The right structure can reduce tax and control information

The trustees of a substantial offshore trust asked us to review the tax position of beneficiaries who paid tax in France, Israel, and the US.

We restructured the trust, partly by dividing it so that it could – jurisdiction by jurisdiction – operate tax-efficiently. It also enabled the trustees to limit the amount of information that would have to be disclosed to each tax authority.

Someone has made a claim against us.

A determined response can quickly stop a claim

A beneficiary of a trust brought a claim against the trustees, our client, for breach of trust. She claimed that the trustees had gone against guidance in a letter of wishes when they paid out a large sum to another beneficiary.

We were able to show that the trustees had acted reasonably – and considered the interests of all the beneficiaries – when they made the distribution. The beneficiary dropped her claim.

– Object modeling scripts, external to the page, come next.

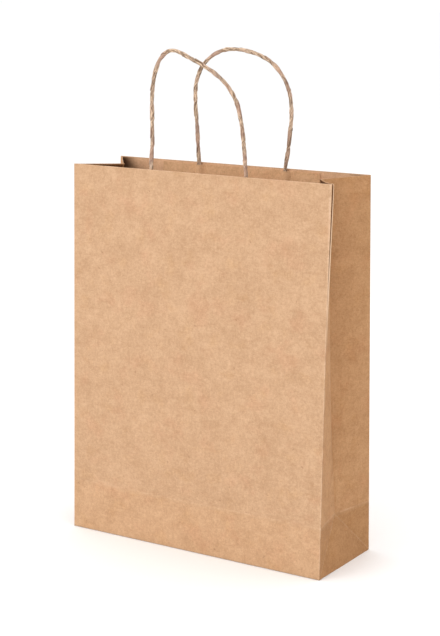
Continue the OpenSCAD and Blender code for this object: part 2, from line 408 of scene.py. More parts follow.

# %% [markdown]
# ## What folding and use do to it, with painted light and shade
# On the unfolded sheet the creases are straight lines. `across` is the way round the bag from the middle
# of the front, and `up` the height. `inward` is the distance from the nearer gusset's centre crease. So
# the foot crease, the corners, the foot's diagonals and the centre crease are each one short expression.
#
# - rubbed and highlit: the creases, a little paler and broken up, partly real rubbing and partly a painted
#   highlight on the folds
# - open fold highlight: a painted highlight on the pale fold beside the seam, where the corner has opened
# - pocket shade: painted shade in the gusset's inward fold, which makes it a little darker
# - hem: the turned-in edge. Its tint is painted light on the walls' hems and painted shade on the gussets'
#   hems,
# and painted shade darkens it in the corners of the mouth
# %% Folded paper
WORN_AND_HIGHLIT = (0.90, 0.68, 0.50, 1)
OPEN_FOLD_HIGHLIGHT = (0.84, 0.60, 0.41, 1)
POCKET_SHADE = (0.62, 0.55, 0.48, 1)
CREASE_SHADE = (0.45, 0.30, 0.18, 1)
MOUTH_CORNER_SHADE = (0.10, 0.045, 0.02, 1)
BOTTOM_WEAR_AND_SHADE = (0.35, 0.25, 0.17, 1)
CREASE_WIDTH = 1.5 * MM
POCKET_SHADE_WIDTH = 20 * MM


def folded(tree, colour, across, up, blotch, looks):
    """The colour with its creases, its foot strip and its hem, and with painted highlights and painted
    shade.
    """
    broken = 0.45 + tree.step(blotch, 0.35, 0.65) * 0.55
    half_way = 2 * (half_width + half_depth)
    round_bag = half_way - abs(half_way - abs(across))
    inward = abs(round_bag - half_way / 2)
    below = tree.step(up, foot_height + 2 * MM, foot_height - 2 * MM)
    # Painted shade below the foot crease: the gussets' foot triangles are darkened, and the walls get only a
    # slight tint.
    colour = tree.mixed(below, colour, looks["foot_tone"], "MULTIPLY")

    foot = tree.near(up, foot_height, 1.7 * MM)
    corner = tree.near(inward, half_depth, CREASE_WIDTH)
    slant = tree.near(up + inward, half_depth, CREASE_WIDTH) * below
    valley = tree.near(inward, 0.0, 1.2 * MM) * (1 - below)
    rim = tree.near(up, panel_len, 0.7 * MM)
    # Paler creases: partly real rubbing, partly a painted highlight where the folds catch the light.
    rubbed_and_highlit = foot * looks["foot_wear"] + corner * looks["edge_wear"] + slant * 0.6 + valley * 0.5 + rim
    worn_and_highlit = tree.step(rubbed_and_highlit * broken, 0.0, 1.0) * looks["wear"]
    colour = tree.mixed(worn_and_highlit, colour, WORN_AND_HIGHLIT)
    # Painted highlight on the gusset's rounded fold beside the seam, where the opened corner catches the
    # light. The same switch turns on the pocket's painted shade.
    if looks["open_fold"]:
        fold = tree.step(across, half_width - 0.7 * MM, half_width - 0.4 * MM)
        fold = fold * tree.step(across, half_width + 5 * MM, half_width + 3 * MM) * looks["open_fold"]
        fold = fold * tree.step(up, panel_len - 140 * MM, panel_len - 70 * MM)
        colour = tree.mixed(fold, colour, OPEN_FOLD_HIGHLIGHT)
        # Painted shade in the V of the gusset's inward fold, deepest at the centre crease.
        pocket_shade = tree.near(inward, 0.0, POCKET_SHADE_WIDTH) * tree.step(up, foot_height, panel_len) * 0.3
        colour = tree.mixed(pocket_shade * broken, colour, POCKET_SHADE, "MULTIPLY")
    shade = tree.near(up, foot_height - 1.6 * MM, 1.6 * MM) * 0.14
    colour = tree.mixed(shade, colour, CREASE_SHADE)
    # Painted light and shade on the hem: the inside tint lightens the walls' hems, which the key lamp
    # reaches over the rim, and darkens the gussets' hems, which lie in shade.
    hem = tree.step(up, panel_len + 0.3 * MM, panel_len + 1.2 * MM)
    colour = tree.mixed(hem, colour, looks["inside"], "MULTIPLY")
    # Painted shade: the hem turns nearly black in the corners of the mouth, where the narrow wedge between
    # wall and gusset lies in shade.
    mouth_corner_shade = hem * (1 - tree.step(abs(inward - half_depth), 3 * MM, 21 * MM)) * 0.92
    colour = tree.mixed(mouth_corner_shade, colour, MOUTH_CORNER_SHADE)
    # Darker line along the bottom edge: partly real wear, partly painted contact shadow.
    bottom_wear_and_shade = tree.near(up, 0.0, 1.6 * MM) * 0.35
    return tree.mixed(bottom_wear_and_shade, colour, BOTTOM_WEAR_AND_SHADE)


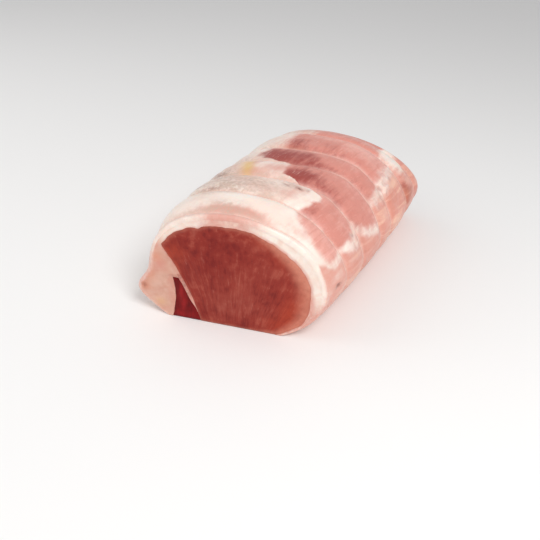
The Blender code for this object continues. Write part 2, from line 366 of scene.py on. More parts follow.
def finishWith(shader, tone, roughness, height, strength, distance):
    settings = {"Height": height, "Strength": strength, "Distance": distance}
    bump = addNode("ShaderNodeBump", settings).outputs[0]
    for name, value in (("Base Color", tone), ("Roughness", roughness), ("Normal", bump)):
        canvas["tree"].links.new(value, shader.inputs[name])


def colour(red, green, blue):
    # a colour as a screen shows it, 0 to 255, made linear
    def linear(value):
        value /= 255
        return value / 12.92 if value <= 0.04045 else ((value + 0.055) / 1.055) ** 2.4
    return (linear(red), linear(green), linear(blue), 1)


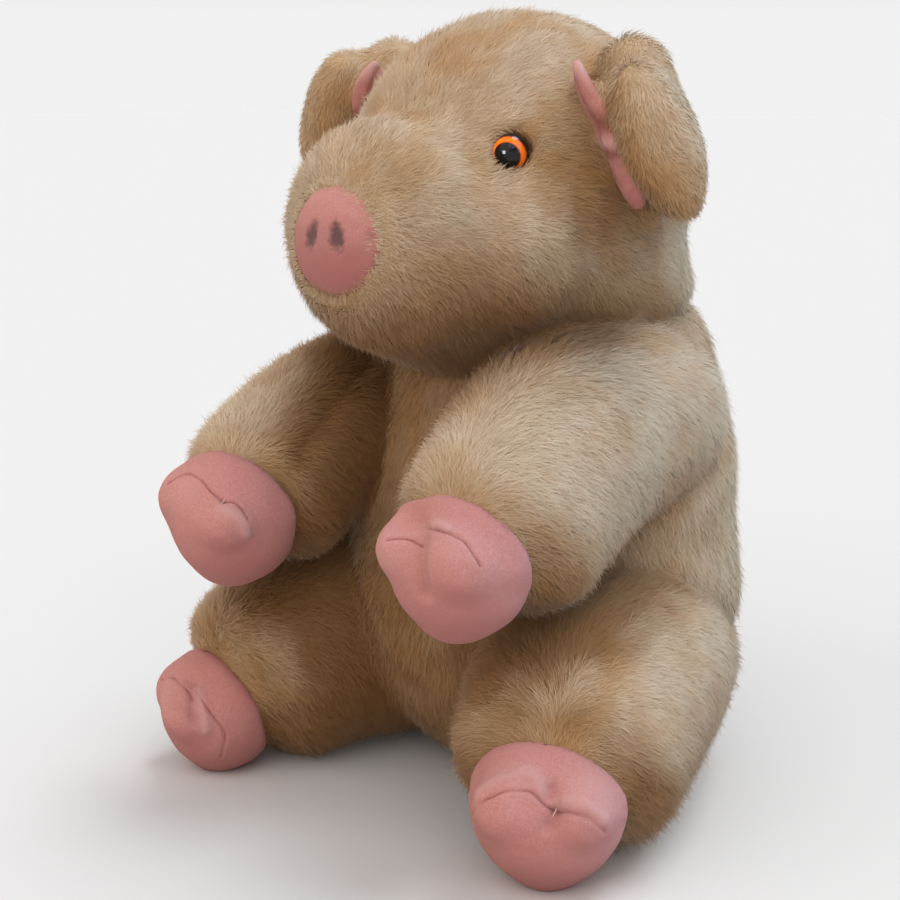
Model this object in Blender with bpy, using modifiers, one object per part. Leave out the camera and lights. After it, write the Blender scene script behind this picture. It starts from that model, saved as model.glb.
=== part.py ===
"""A seated plush pig, modelled at its real size as the pieces it is sewn from.

The outer surface of every furry piece is where the tips of its pile reach. The pig faces -Y, its
left is +X and it sits on z = 0. Metres, +Z up. Each piece starts as overlapping stuffed lumps,
which are blended into one soft body; where two pieces are sewn together the one that is pushed in
is cut back to its neighbour, less a small gap.
"""

import math

import bmesh
import bpy
from mathutils import Euler, Matrix, Vector

# The gap left where one piece meets another, and the height at which the seat and feet are cut flat
GAP = 0.0004
FLOOR = 0.0035

# The head sits on the trunk, turned a little to the pig's right
HEAD_CENTRE = Vector((0.0, -0.0153, 0.2105))
HEAD_TURN = -6.5
HEAD_NOD = 2.0

# Paths run from inside the trunk to the cuff; the radii are those of the pile's tips
ARMS = {
    "left": (
        [(0.034, 0.000, 0.132), (0.046, -0.050, 0.142), (0.050, -0.090, 0.110)],
        [0.040, 0.037, 0.0335],
    ),
    "right": (
        [(-0.042, 0.000, 0.132), (-0.057, -0.046, 0.140), (-0.053, -0.090, 0.108)],
        [0.035, 0.030, 0.031],
    ),
}
LEGS = {
    "left": (
        [(0.030, 0.010, 0.045), (0.058, -0.045, 0.055), (0.069, -0.078, 0.036)],
        [0.044, 0.043, 0.038],
    ),
    "right": (
        [(-0.030, 0.010, 0.045), (-0.059, -0.042, 0.055), (-0.069, -0.075, 0.034)],
        [0.044, 0.042, 0.037],
    ),
}

# Hooves: centre, radius, then pitch, roll and turn in degrees of the toes' direction
FORE_HOOVES = {
    "left": ((0.050, -0.107, 0.104), 0.0225, (8, 8, 0)),
    "right": ((-0.050, -0.107, 0.103), 0.0225, (8, 14, -6)),
}
HIND_HOOVES = {
    "left": ((0.075, -0.095, 0.028), 0.0238, (10, 0, 30)),
    "right": ((-0.073, -0.095, 0.0250), 0.0218, (10, 8, -34)),
}

# Ears: centre and radii of the folded flap, for the pig's left; the right one is mirrored
FLAPS = {
    "left": ((0.0762, -0.0165, 0.0205), (0.0128, 0.0118, 0.0280)),
    "right": ((0.0770, -0.0165, 0.0235), (0.0140, 0.0118, 0.0295)),
}

COLOURS = {
    "fur": ((0.62, 0.48, 0.33), 0.9),
    "velour": ((0.80, 0.42, 0.38), 0.8),
    "eye": ((0.02, 0.012, 0.01), 0.1),
}


def clear_scene():
    for obj in list(bpy.data.objects):
        bpy.data.objects.remove(obj, do_unlink=True)


def material(name):
    found = bpy.data.materials.get(name)
    if found:
        return found
    made = bpy.data.materials.new(name)
    made.use_nodes = True
    colour, roughness = COLOURS[name]
    shader = made.node_tree.nodes["Principled BSDF"]
    shader.inputs["Base Color"].default_value = (*colour, 1)
    shader.inputs["Roughness"].default_value = roughness
    return made


def turned(degrees):
    return Euler([math.radians(a) for a in degrees]).to_matrix().to_4x4()


def blob(bm, centre, radii, turn=(0, 0, 0), place=Matrix()):
    """One stuffed lump: an ellipsoid, added to bm."""
    if isinstance(radii, (int, float)):
        radii = (radii,) * 3
    matrix = place @ Matrix.Translation(centre) @ turned(turn) @ Matrix.Diagonal((*radii, 1))
    bmesh.ops.create_uvsphere(bm, u_segments=32, v_segments=20, radius=1, matrix=matrix)


def bezier(points, t):
    """The point at t along the curve that these control points draw."""
    points = [Vector(p) for p in points]
    while len(points) > 1:
        points = [a.lerp(b, t) for a, b in zip(points, points[1:])]
    return points[0]


def limb(bm, path, radii, steps=14, blunt=0.55, place=Matrix()):
    """A stuffed tube: lumps in a row along a bent path, each flattened along it to leave blunt ends."""
    for i in range(steps + 1):
        t = i / steps
        at = t * (len(radii) - 1)
        k = min(int(at), len(radii) - 2)
        radius = radii[k] + (radii[k + 1] - radii[k]) * (at - k)
        along = bezier(path, t + 0.01) - bezier(path, t - 0.01)
        turn = along.to_track_quat("Z", "Y").to_matrix().to_4x4()
        size = Matrix.Diagonal((radius, radius, radius * blunt, 1))
        matrix = place @ Matrix.Translation(bezier(path, t)) @ turn @ size
        bmesh.ops.create_uvsphere(bm, u_segments=32, v_segments=20, radius=1, matrix=matrix)


def bake(obj):
    """Gives obj the mesh that its modifiers make, and takes them off."""
    graph = bpy.context.evaluated_depsgraph_get()
    made = bpy.data.meshes.new_from_object(obj.evaluated_get(graph), depsgraph=graph)
    obj.modifiers.clear()
    old = obj.data
    obj.data = made
    bpy.data.meshes.remove(old)


def soft_form(name, bm, look, faces, voxel, smooth):
    """Blends the lumps in bm into one closed, softly rounded body of about that many triangles."""
    mesh = bpy.data.meshes.new(name)
    bm.to_mesh(mesh)
    bm.free()
    obj = bpy.data.objects.new(name, mesh)
    PIG.objects.link(obj)
    mesh.materials.append(material(look))
    remesh = obj.modifiers.new("blend", "REMESH")
    remesh.mode = "VOXEL"
    remesh.voxel_size = voxel
    relax = obj.modifiers.new("relax", "SMOOTH")
    relax.factor = 0.5
    relax.iterations = smooth
    bake(obj)
    thin_out(obj, faces)
    sit_on_floor(obj)
    return obj


def sit_on_floor(obj):
    """Cuts off whatever is below the floor and leaves a small flat there."""
    bm = bmesh.new()
    bm.from_mesh(obj.data)
    if min(v.co.z for v in bm.verts) < FLOOR:
        geometry = bm.verts[:] + bm.edges[:] + bm.faces[:]
        plane = {"plane_co": (0, 0, FLOOR), "plane_no": (0, 0, 1)}
        cut = bmesh.ops.bisect_plane(bm, geom=geometry, clear_inner=True, **plane)
        rim = [e for e in cut["geom_cut"] if isinstance(e, bmesh.types.BMEdge)]
        bmesh.ops.holes_fill(bm, edges=rim)
        bmesh.ops.triangulate(bm, faces=[f for f in bm.faces if len(f.verts) > 4])
    bm.to_mesh(obj.data)
    bm.free()


def thin_out(obj, faces):
    obj.data.calc_loop_triangles()
    ratio = faces / len(obj.data.loop_triangles)
    if ratio < 1:
        thin = obj.modifiers.new("thin", "DECIMATE")
        thin.ratio = ratio
        bake(obj)


def cut_back(obj, *neighbours):
    """Cuts obj back to its neighbours, leaving a gap of GAP around each."""
    for neighbour in neighbours:
        cutter = neighbour.copy()
        cutter.data = neighbour.data.copy()
        cutter.hide_render = True
        cutter.display_type = "WIRE"
        CUTTERS.objects.link(cutter)
        grow = cutter.modifiers.new("gap", "DISPLACE")
        grow.strength = GAP
        grow.mid_level = 0
        bake(cutter)
        cut = obj.modifiers.new("cut", "BOOLEAN")
        cut.operation = "DIFFERENCE"
        cut.solver = "EXACT"
        cut.object = cutter
        bake(obj)
        bpy.data.objects.remove(cutter, do_unlink=True)
    keep_largest(obj)


def keep_largest(obj):
    """Drops the crumbs that a cut can leave beside the body."""
    bm = bmesh.new()
    bm.from_mesh(obj.data)
    left = set(bm.verts)
    bodies = []
    while left:
        body, edge = set(), {left.pop()}
        while edge:
            body |= edge
            edge = {e.other_vert(v) for v in edge for e in v.link_edges} - body
        left -= body
        bodies.append(body)
    bodies.sort(key=len)
    for body in bodies[:-1]:
        bmesh.ops.delete(bm, geom=list(body), context="VERTS")
    bm.to_mesh(obj.data)
    bm.free()


def trunk():
    bm = bmesh.new()
    blob(bm, (0, 0.000, 0.068), (0.0755, 0.0735, 0.0715))
    blob(bm, (0, 0.003, 0.110), (0.0715, 0.0685, 0.066))
    blob(bm, (0, 0.003, 0.146), (0.0625, 0.0615, 0.046))
    return soft_form("trunk", bm, "fur", 1150, voxel=0.004, smooth=40)


def head():
    bm = bmesh.new()
    blob(bm, (0, 0.000, 0.002), (0.0610, 0.0595, 0.0595), place=HEAD_PLACE)
    blob(bm, (0, 0.000, -0.0215), (0.0600, 0.057, 0.035), place=HEAD_PLACE)
    blob(bm, (0, 0.009, -0.0340), (0.0570, 0.0560, 0.0215), place=HEAD_PLACE)
    limb(bm, [(0, -0.02, -0.018), (0, -0.055, -0.013)], [0.047, 0.037], 5, 1.0, HEAD_PLACE)
    blob(bm, (0, -0.0635, -0.010), (0.0430, 0.0230, 0.0390), place=HEAD_PLACE)
    for sign in (-1, 1):
        blob(bm, (sign * 0.027, -0.034, -0.014), (0.031, 0.034, 0.028), place=HEAD_PLACE)
    return soft_form("head", bm, "fur", 1250, voxel=0.0036, smooth=14)


def snout():
    bm = bmesh.new()
    blob(bm, (0, -0.0802, -0.0108), (0.0215, 0.0128, 0.0202), place=HEAD_PLACE)
    return soft_form("snout", bm, "velour", 260, voxel=0.0018, smooth=4)


def eye(side, sign):
    bm = bmesh.new()
    blob(bm, (sign * 0.0372, -0.0410, 0.0170), 0.0058, place=HEAD_PLACE)
    return soft_form("eye_" + side, bm, "eye", 140, voxel=0.0008, smooth=2)


def ear(side, sign):
    """The furry back of the ear: a web that leaves the head's side, and the flap folded forward off it."""
    lean = (6, -sign * 24, 0)
    (out, back, up), radii = FLAPS[side]
    bm = bmesh.new()
    blob(bm, (sign * out, back, up), radii, lean, HEAD_PLACE)
    blob(bm, (sign * 0.0620, -0.0020, 0.0215), (0.0170, 0.0110, 0.0300), lean, HEAD_PLACE)
    blob(bm, (sign * 0.0560, -0.0040, 0.0400), (0.0150, 0.0110, 0.0140), lean, HEAD_PLACE)
    return soft_form("ear_" + side, bm, "fur", 340, voxel=0.0024, smooth=10)


def ear_lining(side, sign):
    """The strip of lining that shows between the head's fur and the folded flap."""
    seam = HEAD_PLACE @ Matrix.Translation((sign * 0.0585, -0.0165, 0.0215)) @ turned((12, -sign * 24, 0))
    bm = bmesh.new()
    blob(bm, (0, 0, 0), (0.0066, 0.0045, 0.0280), (0, 0, -sign * 36), seam)
    return soft_form("ear_lining_" + side, bm, "velour", 170, voxel=0.0014, smooth=3)


def hoof(name, centre, radius, turn, faces=360):
    """A stuffed velour bag with two toes at the top of its front and a heel below."""
    place = Matrix.Translation(centre) @ turned(turn) @ Matrix.Scale(radius, 4)
    bm = bmesh.new()
    blob(bm, (0, 0, 0), (1.0, 0.95, 1.0), place=place)
    blob(bm, (0, -0.10, -0.45), (0.68, 0.62, 0.64), place=place)
    for sign in (-1, 1):
        blob(bm, (sign * 0.43, -0.43, 0.27), (0.48, 0.54, 0.46), (0, sign * 12, sign * 14), place)
    return soft_form(name, bm, "velour", faces, voxel=0.0016, smooth=6)


def tail():
    """A short stuffed curl, low on the back."""
    turns, steps, coil = 1.35, 40, 0.0095
    bm = bmesh.new()
    for i in range(steps + 1):
        t = i / steps
        angle = 2 * math.pi * turns * t
        centre = (coil * math.sin(angle), 0.068 + 0.024 * t, 0.046 + coil * (1 - math.cos(angle)))
        blob(bm, centre, 0.0062 - 0.0018 * t)
    return soft_form("tail", bm, "velour", 300, voxel=0.0014, smooth=3)


def limbs(side):
    """One side's arm and leg, with their hooves."""
    bm = bmesh.new()
    limb(bm, *ARMS[side])
    arm = soft_form("foreleg_" + side, bm, "fur", 440, voxel=0.003, smooth=16)
    bm = bmesh.new()
    limb(bm, *LEGS[side])
    leg = soft_form("hind_leg_" + side, bm, "fur", 480, voxel=0.003, smooth=16)
    fore = hoof("fore_hoof_" + side, *FORE_HOOVES[side])
    hind = hoof("hind_hoof_" + side, *HIND_HOOVES[side])
    return arm, leg, fore, hind


def centre_on_origin():
    """Moves everything so that the origin is the bottom centre of the bounding box."""
    points = [v.co for obj in PIG.objects for v in obj.data.vertices]
    low = [min(p[k] for p in points) for k in range(3)]
    high = [max(p[k] for p in points) for k in range(3)]
    shift = Vector((-(low[0] + high[0]) / 2, -(low[1] + high[1]) / 2, -low[2]))
    for obj in PIG.objects:
        obj.data.transform(Matrix.Translation(shift))


def build():
    the_trunk, the_head, the_snout, the_tail = trunk(), head(), snout(), tail()
    eyes = [eye("left", 1), eye("right", -1)]
    cut_back(the_trunk, the_head)
    cut_back(the_head, the_snout, *eyes)
    cut_back(the_tail, the_trunk)
    for side, sign in (("left", 1), ("right", -1)):
        arm, leg, fore, hind = limbs(side)
        cut_back(leg, the_trunk)
        cut_back(arm, the_trunk, the_head, leg)
        cut_back(fore, arm)
        cut_back(hind, leg)
        flap, lining = ear(side, sign), ear_lining(side, sign)
        cut_back(lining, the_head)
        cut_back(flap, the_head, lining)
    centre_on_origin()
    for obj in PIG.objects:
        obj.data.shade_smooth()


clear_scene()
HEAD_PLACE = Matrix.Translation(HEAD_CENTRE) @ turned((HEAD_NOD, 0, HEAD_TURN))
PIG = bpy.data.collections.new("plush_pig")
CUTTERS = bpy.data.collections.new("cutters")
bpy.context.scene.collection.children.link(PIG)
bpy.context.scene.collection.children.link(CUTTERS)
build()
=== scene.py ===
"""The looks of a sitting plush pig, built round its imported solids.

One soft skin stands for all the furry solids and lies inside them by the depth of the pile. A coat of
fine mesh tufts grows from it and ends a little past their surface. The hooves, snout, ear linings and
tail are stuffed velour, and the eyes are glossy plastic. Metres, +Z up, the pig faces -Y.
"""
import math

import bmesh
import bpy
import numpy as np
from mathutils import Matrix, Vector
from mathutils.bvhtree import BVHTree


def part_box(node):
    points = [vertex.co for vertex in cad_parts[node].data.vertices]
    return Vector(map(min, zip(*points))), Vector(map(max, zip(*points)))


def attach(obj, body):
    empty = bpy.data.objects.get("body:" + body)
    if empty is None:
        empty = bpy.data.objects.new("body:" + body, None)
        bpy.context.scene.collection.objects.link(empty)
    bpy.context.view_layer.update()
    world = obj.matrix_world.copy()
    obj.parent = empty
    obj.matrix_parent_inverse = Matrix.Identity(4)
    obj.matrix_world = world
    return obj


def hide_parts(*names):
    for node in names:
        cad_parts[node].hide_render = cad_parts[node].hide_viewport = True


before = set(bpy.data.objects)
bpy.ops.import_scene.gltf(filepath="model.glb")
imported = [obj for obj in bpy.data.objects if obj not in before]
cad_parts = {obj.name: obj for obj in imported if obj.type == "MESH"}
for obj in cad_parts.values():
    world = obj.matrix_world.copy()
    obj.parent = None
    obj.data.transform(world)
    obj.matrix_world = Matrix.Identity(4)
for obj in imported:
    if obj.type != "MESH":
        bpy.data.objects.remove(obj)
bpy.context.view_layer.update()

# Camera: what it looks at, seen from the pig's left front, a little above
LOOK_AT = Vector((-0.0179, -0.0143, 0.1145))
AZIMUTH = math.radians(39.7)
ELEVATION = math.radians(12)
DISTANCE = 0.62
LENS = 68.88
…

Limited disclosure can convince creditors to drop a sham-trust claim

A creditor made a claim against assets our client had put into a trust, arguing that the trust was a sham.

We advised the trustees to disclose some information to the creditor despite the risk to confidentiality. The information made it clear the trust had substance and was not a sham. It worked. The creditor dropped the sham-trust argument and our client negotiated a deal with the creditor that left the trust’s assets intact.

“Managing the expectations of each generation is a key component to any long term wealth planning.”